Ci sono due cose vitali che bisognerebbe fare: scrivere ed esplorare una valle sconosciuta.
Per me funziona così; se non le facessi non potrei mai affrontare il resto: sopravvivere, avere amici, fare bene un lavoro, essere gentile e responsabile, accettare e, di conseguenza, offrire sostegno.
Le due cose a prima vista sembrano opposte; scrivere è attività sedentaria, esplorare è impegno nomade, è stare in movimento. Hanno però in comune la solitudine, almeno quella fa compagnia in partenza. Dopo, tutto può cambiare.
Le due attività hanno anche altre cose che le accomunano, fino a renderle persino simili. Il gusto dell’avventura, il timore quando si parte, l’intimo brivido di piacere quando si arriva, la consapevolezza necessaria.
In entrambi i casi si affrontano sentieri neri. Perché prima di avventurarsi in una narrazione o in un posto sconosciuto si sa solo da dove si parte e s’immagina una direzione. Ma tutto finisce lì.
Perché poi il percorso letterario e pedestre verso una meta immaginata, nonostante “l’attrezzatura” e la determinazione, sempre si ingarbuglia, si annoda, si sbroglia, si nasconde, si perde e si ritrova, offre deviazioni prive di segnali e per questo semina incertezze.
Nel procedere a tratti esitanti, facilmente si faranno cambiamenti, muteranno le aspettative e i pensieri, si incontreranno persone e idee diverse, di quelle che non ci si aspettava proprio.
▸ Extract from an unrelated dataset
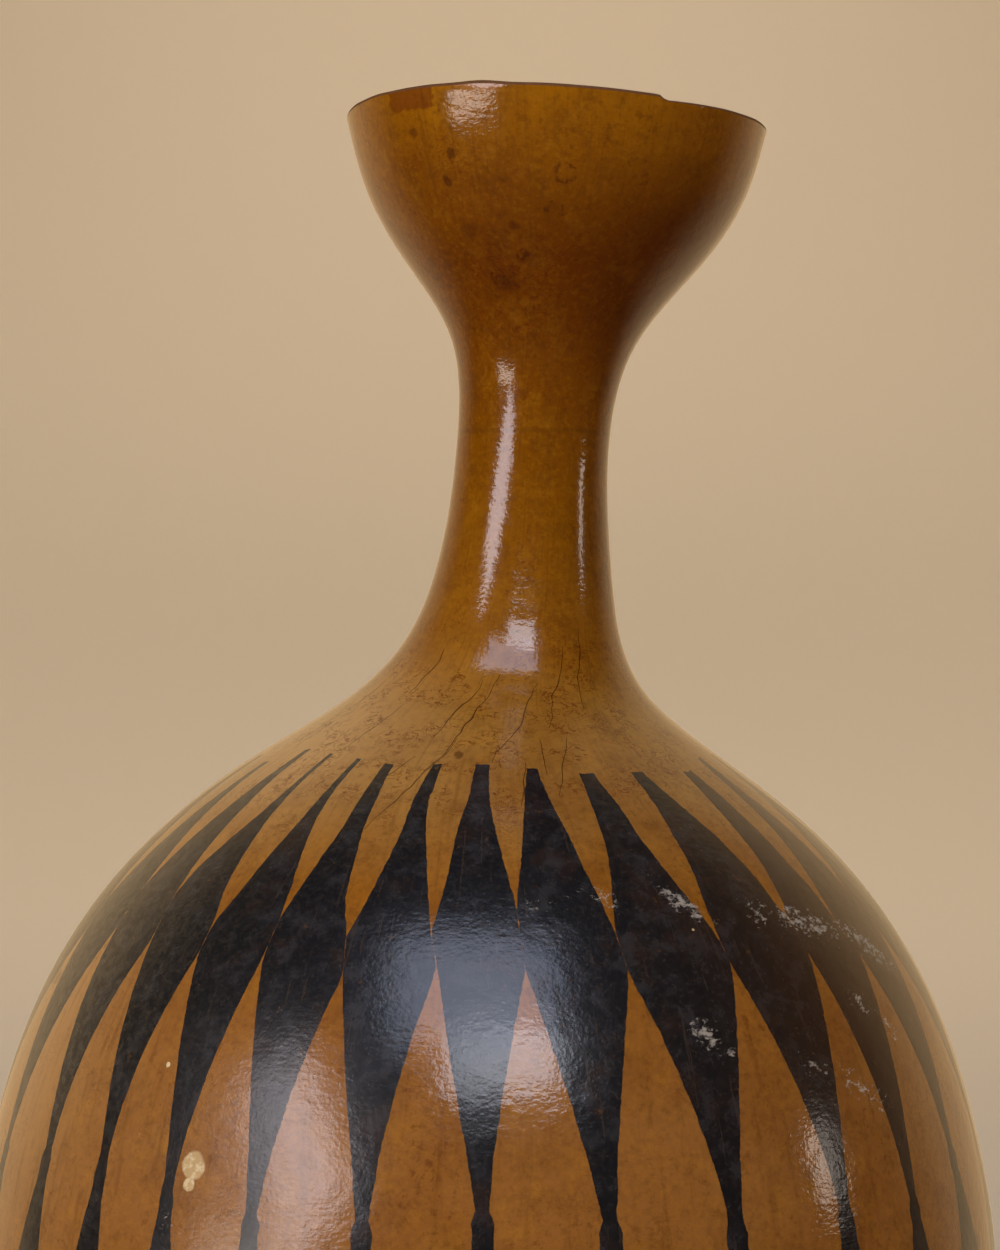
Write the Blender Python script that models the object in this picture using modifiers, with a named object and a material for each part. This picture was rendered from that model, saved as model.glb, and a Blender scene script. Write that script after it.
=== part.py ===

Però arriveremo “dall’altra parte”, della scrittura o della valle, diversi da come eravamo partiti. Migliori, probabilmente.
Vicende e luoghi vanno attraversati in senso orizzontale, in profondità. Scegliendo i sentieri neri.
Grandi opere narrative portate a compimento o cime duramente conquistate sono roba d’altri tempi. Scrivere e camminare servono per scovare storie da raccontare. Semplicemente.